The title is very telling and I interpret as being a fulfillment of scripture even if Mr. Stone didn't intend it to be. Read Daniel Chapter 2, especially verses 40-45. Daniel is able to interpret a dream by Nebuchadnezzar which no one else could do. Read verse 43 especially. Many peoples would intermix through marriage. Marriage is a great medium through which one can prey upon their enemies. Yes, I wished Debs would have married Gloria, his childhood sweetheart.
I've read several of Irving Stone's books and loved every one of them. He, like Michener, will not only tell a good story but will educate you in the process. Both authors go to GREAT lengths to research their subjects. At times, their books can be tiresome, at least to me, because of so much information that is unfamiliar. But I am a slow reader who will not skim past the details.
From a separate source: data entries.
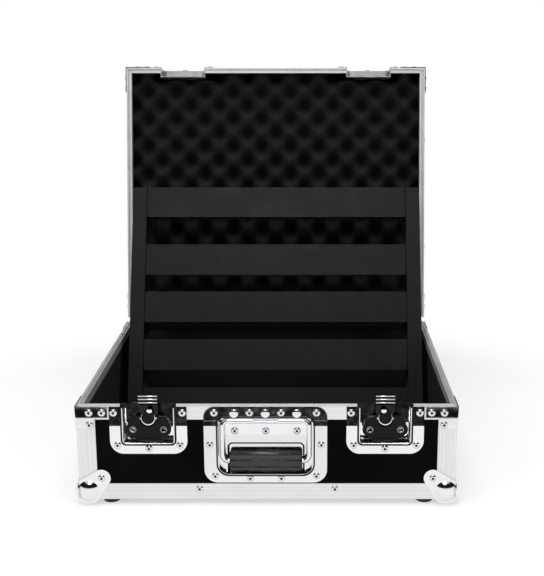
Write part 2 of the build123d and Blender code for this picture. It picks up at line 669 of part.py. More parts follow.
with BuildPart() as lid_top:
    with BuildSketch(Plane.XY.offset(LID_TOP_IN)):
        Rectangle(2 * PANEL_X, 2 * PANEL_Y)
    extrude(amount=PLY)
write(swing_open(lid_top.part), "lid_top_panel")
keeper_cuts = [(x, LID_RIM_Z, KEEPER_POCKET_Z + SHEET, LATCH_CUT_W) for x in (-LATCH_X, LATCH_X)]
write(swing_open(panel(FRONT, PANEL_Y, 2 * PANEL_X, LID_PANEL_RIM, LID_TOP_IN, keeper_cuts)),
      "lid_front_panel")
write(swing_open(panel(BACK, PANEL_Y, 2 * PANEL_X, LID_PANEL_RIM, LID_TOP_IN)), "lid_back_panel")
write(swing_open(panel(LEFT, PANEL_X, SIDE_LEN, LID_PANEL_RIM, LID_TOP_IN)), "lid_left_panel")
write(swing_open(panel(RIGHT, PANEL_X, SIDE_LEN, LID_PANEL_RIM, LID_TOP_IN)), "lid_right_panel")
write(swing_open(rim_profiles(LID_RIM_Z, -1, False)), "lid_rim_profiles")
write(swing_open(edge_angles(LID_TOP_Z, -1)), "lid_top_angles")
write(swing_open(corner_angles(LID_RIM_Z + RIM_FLANGE, LID_TOP_Z - BASE_LEG)), "lid_corner_angles")
write(swing_open(ball_corners(LID_TOP_Z, -1)), "lid_ball_corners")
write(swing_open(rim_brackets(LID_RIM_Z, -1)), "lid_rim_brackets")

for keeper_side, keeper_x in (("left", -LATCH_X), ("right", LATCH_X)):
    with BuildPart() as keeper:
        add(dish(keeper_x, (LID_RIM_Z, LID_RIM_Z + KEEPER_PLATE_H, LATCH_W), (0, LATCH_CORNER),
                 (LID_RIM_Z - KEEPER_POCKET_H, KEEPER_POCKET_Z, LATCH_POCKET_W),
                 (POCKET_CORNER, POCKET_CORNER), LID_RIM_Z, -1))
        with Locations((keeper_x, -FLOOR_Y, HOOK_CATCH_Z)):
            Box(KEEPER_W, KEEPER_REACH, KEEPER_T, align=(Align.CENTER, Align.MAX, Align.MAX))
    write(swing_open(keeper.part), f"{keeper_side}_keeper_dish")

# ---------------------------------------------------------------- slatted board
LEAN = radians(BOARD_LEAN)
TAPER = atan((BOARD_BACK_T - BOARD_FRONT_T) / BOARD_L)
NOSE_Z = FLOOR_TOP_Z + RUN_GAP + BOARD_FRONT_T * sin(LEAN)
BOARD_PLANE = Plane(origin=(BOARD_X, BOARD_NOSE_Y, NOSE_Z), x_dir=(1, 0, 0), z_dir=(0, -cos(LEAN), sin(LEAN)))
BACK_FOOT_S = BOARD_L - BOARD_BACK_T * sin(TAPER) - BOARD_FOOT_IN


def side_plane(x):
    """The plane of a rail's side: its x runs up the board, its y out of the face."""
    place = BOARD_PLANE.from_local_coords((x, 0, 0))
    return Plane(origin=place, x_dir=BOARD_PLANE.y_dir, z_dir=BOARD_PLANE.x_dir)


def under(s):
    """Depth of the board's underside below its face, at a distance up the board."""
    return BOARD_FRONT_T + s * (BOARD_BACK_T - BOARD_FRONT_T) / BOARD_L


def rail(x_low, open_side):
    """A box rail, tapered in depth, open towards the middle of the board."""
    top_s = BOARD_L - BOARD_BACK_T * sin(TAPER) * cos(TAPER)
    with BuildPart() as beam:
        with BuildSketch(side_plane(x_low)):
            with BuildLine():
                Polyline((0, 0), (BOARD_L, 0), (top_s, -under(top_s)), (0, -under(0)), (0, 0))
            make_face()
        extrude(amount=RAIL_W)
        with BuildSketch(side_plane(x_low + (RAIL_T if open_side > 0 else 0))):
            with BuildLine():
                Polyline((RAIL_T, -RAIL_T), (BOARD_L - 2 * RAIL_T, -RAIL_T),
                         (top_s - 2 * RAIL_T, RAIL_T - under(top_s)), (RAIL_T, RAIL_T - under(0)),
                         (RAIL_T, -RAIL_T))
            make_face()
        extrude(amount=RAIL_W - RAIL_T, mode=Mode.SUBTRACT)
    return beam.part


write(rail(-BOARD_W / 2, 1), "left_side_rail")
write(rail(BOARD_W / 2 - RAIL_W, -1), "right_side_rail")

SLAT_LEN = BOARD_W - 2 * (RAIL_W + SLAT_END_GAP)
SLAT_LOWS = [sum(SLAT_GAPS[:place]) + place * SLAT_W for place in range(len(SLAT_GAPS) + 1)]
for number, low in zip(range(len(SLAT_LOWS), 0, -1), SLAT_LOWS):
    with BuildPart() as slat:
        with BuildSketch(side_plane(-SLAT_LEN / 2)):
            with Locations((low + SLAT_W / 2, 0)):
                Rectangle(SLAT_W, SLAT_FLANGE, align=(Align.CENTER, Align.MAX))
                with Locations((0, -SLAT_T)):
                    Rectangle(SLAT_W - 2 * SLAT_T, SLAT_FLANGE, align=(Align.CENTER, Align.MAX),
                              mode=Mode.SUBTRACT)
        extrude(amount=SLAT_LEN)
        with BuildSketch(side_plane(-SLAT_LEN / 2 - TAB_L)):
            with Locations((low + SLAT_W / 2, -SLAT_T)):
                Rectangle(TAB_W, SLAT_T, align=(Align.CENTER, Align.MAX))
        extrude(amount=SLAT_LEN + 2 * TAB_L)
    write(slat.part, f"board_slat_{number}")

with BuildPart() as pads:
    for height, s in ((BOARD_FRONT_FOOT, BOARD_FOOT_IN), (BOARD_BACK_FOOT, BACK_FOOT_S)):
        for x in (-(BOARD_W - RAIL_W) / 2, (BOARD_W - RAIL_W) / 2):
            at = side_plane(x)
            sole = Plane(origin=at.from_local_coords((s, -under(s), 0)), x_dir=at.z_dir,
                         z_dir=at.from_local_coords((s - sin(TAPER), -under(s) - cos(TAPER), 0))
                         - at.from_local_coords((s, -under(s), 0)))
            with Locations(sole.location):
                Cylinder(BOARD_FOOT_R, height, align=(Align.CENTER, Align.CENTER, Align.MIN))
write(pads.part, "board_feet")


# ---------------------------------------------------------------- lid foam
def lid_depth(point):
    """How far a point of the open case lies beyond the lid's rim plane."""
    return (point.Y - HINGE_Y) * sin(radians(OPEN_ANGLE)) + (point.Z - RIM_Z) * cos(radians(OPEN_ANGLE))


def sole_point(s, height, along):
    """A point of a board foot's sole, along the underside from the foot's middle."""
    return side_plane(0).from_local_coords((s - height * sin(TAPER) + along * cos(TAPER),
                                            -under(s) - height * cos(TAPER) - along * sin(TAPER), 0))


# The leaning board's back feet touch the crests of the foam
FOAM_FACE_Z = RIM_Z + SOFT_GAP + max(
    lid_depth(sole_point(BACK_FOOT_S, BOARD_BACK_FOOT, side * BOARD_FOOT_R)) for side in (-1, 1))
with BuildPart() as foam:
    with BuildSketch(Plane.XY.offset(FOAM_FACE_Z)):
        Rectangle(2 * (PANEL_X - PLY - FOAM_EDGE), 2 * (PANEL_Y - PLY - FOAM_EDGE))
    extrude(amount=LID_TOP_IN - FOAM_FACE_Z)
    for x in (-LATCH_X, LATCH_X):
        with Locations((x, -HALF_D, FOAM_FACE_Z)):
            Box(LATCH_CUT_W + 2 * FOAM_EDGE, 2 * (HALF_D - FLOOR_Y + SHEET + FOAM_EDGE),
                2 * (KEEPER_POCKET_Z + SHEET + FOAM_EDGE - FOAM_FACE_Z), mode=Mode.SUBTRACT)
write(swing_open(foam.part), "lid_foam")

# ---------------------------------------------------------------- rivets
def group(places):
    """One node of loose rivet heads. places holds (wall plane, distance out, [(u, v), ...])."""
    return Compound([wall.offset(out) * Location((u, v, 0)) * RIVET
                     for wall, out, points in places for u, v in points])


def shell_places(z_rim, z_edge, up):
    """Rivet places that tray and lid share, for each wall."""
    places = []
    for wall, out, half in WALLS:
        places.append((wall, out + PLATE, split_x([
            (half - BRACKET_W + RIVET_EDGE - SKIN, z_rim - up * RIVET_EDGE),
            (half - CORNER_LEG + RIVET_EDGE - SKIN, z_rim - up * RIVET_EDGE),
            (half - CORNER_LEG + RIVET_EDGE - SKIN, z_rim - up * (BRACKET_LEG_H - RIVET_R)),
            (half - LOBE_OUT, z_edge + up * LOBE_OUT)])))
    for wall, out, half in WALLS[:2]:
        places.append((wall, out, split_x([(half - BASE_RIVET_IN, z_edge + up * BASE_RIVET_UP)])))
    for wall, out, half in WALLS[2:]:
        places.append((wall, out, split_x([(half - SIDE_RIVET_IN, z_edge + up * BASE_RIVET_UP),
                                           (half - SIDE_RIVET_IN, z_rim - up * RIM_FLANGE / 2)])))
    return places


LATCH_TOP_X = (LATCH_W + LATCH_POCKET_W) / 4 + LATCH_RIVET_OUT
LATCH_LOW_X = LATCH_POCKET_W / 2 + RIVET_R + RUN_GAP
latch_places = []
keeper_places = []
for x in (-LATCH_X, LATCH_X):
    tops = [(x + side * LATCH_TOP_X, RIM_Z - RIVET_EDGE) for side in (-1, 1)]
    lows = [(x + side * LATCH_LOW_X, LATCH_POCKET_Z - 2 * RUN_GAP) for side in (-1, 1)]
    lows.append((x, LATCH_POCKET_Z - RIVET_R - RUN_GAP))
    lobes = [(x + side * LOBE_X, CAM_Z - LOBE_DROP) for side in (-1, 1)]
    latch_places += [(FRONT, HALF_D + SHEET, tops), (FRONT, HALF_D, lows),
                     (FRONT, FLOOR_Y + BASE_PLATE_T, lobes)]
    tops = [(u, LID_RIM_Z + RIVET_EDGE) for u, v in tops]
    highs = [(u, KEEPER_POCKET_Z + LATCH_POCKET_Z - v) for u, v in lows]
    keeper_places += [(FRONT, HALF_D + SHEET, tops), (FRONT, HALF_D, highs)]
write(group(shell_places(RIM_Z, BASE_Z, 1)), "tray_rivets")
write(group(latch_places), "latch_rivets")
write(swing_open(group(shell_places(LID_RIM_Z, LID_TOP_Z, -1))), "lid_rivets")
write(swing_open(group(keeper_places)), "keeper_rivets")

HANDLE_RIVET_X = HANDLE_W / 2 - HANDLE_RIVET_IN
handle_low = HANDLE_POCKET_Z - RIVET_R - 2 * RUN_GAP
write(group([
    (FRONT, HALF_D + SHEET, [(HANDLE_X + side * u, RIM_Z - RIVET_EDGE)
                             for u in (HANDLE_RIVET_X, HANDLE_MID_X) for side in (-1, 1)]),
    (FRONT, HALF_D, [(HANDLE_X + side * u, v) for side in (-1, 1) for u, v in (
        (HANDLE_RIVET_X, handle_low + HANDLE_RIVET_RISE), (HANDLE_MID_X, handle_low),
        ((HANDLE_W + HANDLE_CUT_W) / 4 + HANDLE_SIDE_RIVET_OUT, RIM_Z - HANDLE_H / 2))]),
    (FRONT, FLOOR_Y + COVER_T, [(HANDLE_X + u, AXLE_Z - COVER_TAIL + 2 * RUN_GAP)
                                for u in (-2 * HANDLE_MID_X, 0, 2 * HANDLE_MID_X)]),
]), "handle_rivets")

leaf_points = [(x + side * LEAF_W / 4, v) for x in (-HINGE_X, HINGE_X) for side in (-1, 1)
               for v in LEAF_RIVETS]
write(group([(BACK, HALF_D + LEAF_T, [(u, RIM_Z - v) for u, v in leaf_points])]), "hinge_tray_rivets")
write(swing_open(group([(BACK, HALF_D + LEAF_T, [(u, LID_RIM_Z + v) for u, v in leaf_points])])),
      "hinge_lid_rivets")
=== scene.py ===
"""Dresses the open guitar pedal case: finishes, egg-crate foam, pressed fittings and the studio."""
from __future__ import annotations

import json
import logging
import math
from collections.abc import Iterable, Sequence
from dataclasses import dataclass
from enum import Enum

import bmesh
import bpy
from mathutils import Matrix, Vector

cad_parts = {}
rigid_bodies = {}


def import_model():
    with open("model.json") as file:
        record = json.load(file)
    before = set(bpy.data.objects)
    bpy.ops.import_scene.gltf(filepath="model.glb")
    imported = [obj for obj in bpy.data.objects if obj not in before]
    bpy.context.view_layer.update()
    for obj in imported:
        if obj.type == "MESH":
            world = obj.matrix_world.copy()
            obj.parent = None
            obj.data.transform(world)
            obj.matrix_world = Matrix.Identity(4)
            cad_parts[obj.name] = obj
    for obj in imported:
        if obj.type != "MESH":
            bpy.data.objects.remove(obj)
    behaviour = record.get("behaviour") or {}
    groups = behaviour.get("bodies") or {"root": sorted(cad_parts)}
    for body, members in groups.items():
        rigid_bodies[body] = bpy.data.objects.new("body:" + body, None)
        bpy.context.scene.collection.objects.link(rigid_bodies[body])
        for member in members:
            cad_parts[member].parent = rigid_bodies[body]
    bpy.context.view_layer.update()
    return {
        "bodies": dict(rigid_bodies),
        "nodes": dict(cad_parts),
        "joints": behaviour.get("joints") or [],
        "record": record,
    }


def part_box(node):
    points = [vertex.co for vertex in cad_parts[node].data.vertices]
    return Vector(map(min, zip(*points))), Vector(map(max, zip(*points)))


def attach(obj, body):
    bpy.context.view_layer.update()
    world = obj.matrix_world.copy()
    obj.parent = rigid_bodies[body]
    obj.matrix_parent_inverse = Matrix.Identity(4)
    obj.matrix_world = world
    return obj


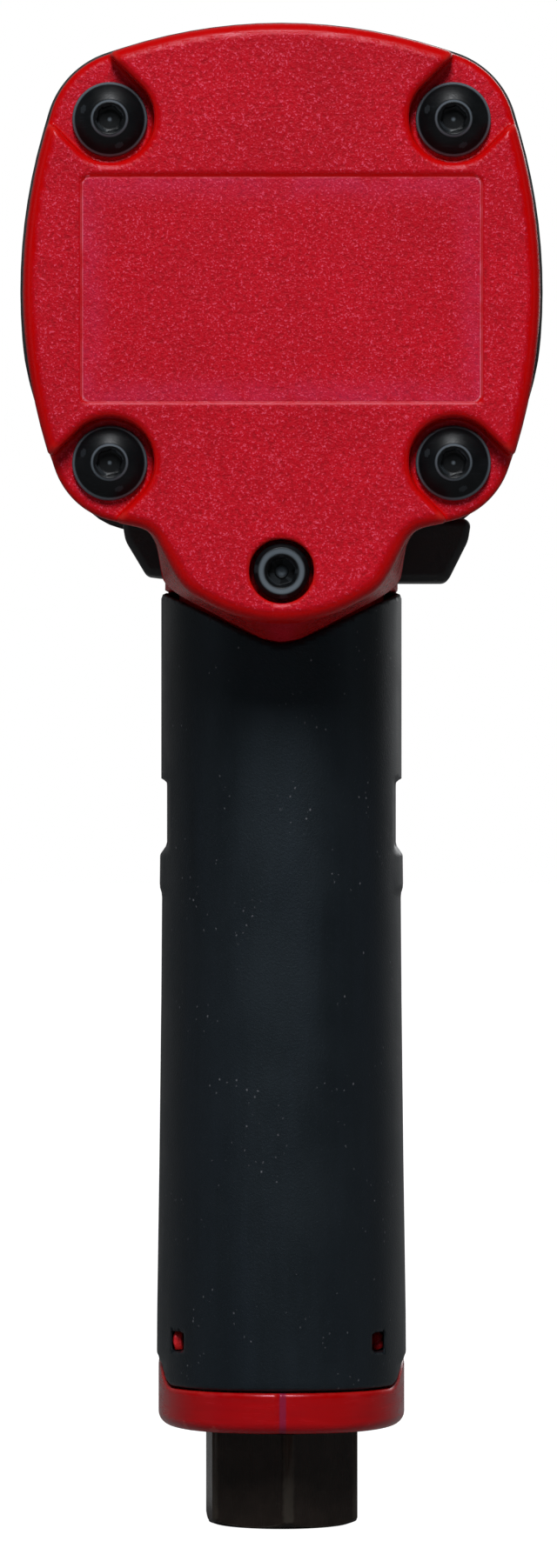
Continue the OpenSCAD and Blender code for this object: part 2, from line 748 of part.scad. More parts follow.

The book is dear to my heart because both my paternal grandfather and greatgrandfather were railroad engineers. My grandfather was born in 1894 and given the name Charles Debs Lumm. Most railroaders absolutely loved Eugene V. Debs. He was a tireless worker, defender of worker's rights. He helped establish the 8 hour work day and managed to organize the railroad workers so that they would no longer be subject to the railroad companies' whims. Many engineers and firemen were disabled for life or tragically killed in train wrecks in the early days of rail. The cost, financially, for the families so affected, so many, many times, would utterly impoverish them. Debs laid the groundwork for unions and insurance practices from those circumstances. However, I'm not so sure he would approve of the current state of those businesses today.
Debs' socialism was probably not the same as the socialism of today. At the turn of the century, there were populist/socialist movements all over the world.
Railroad, for good or ill, transformed American society. This book is a good one to read about a significant man who lived during an interesting chapter of railroad history, who may have composed most of that small chapter himself.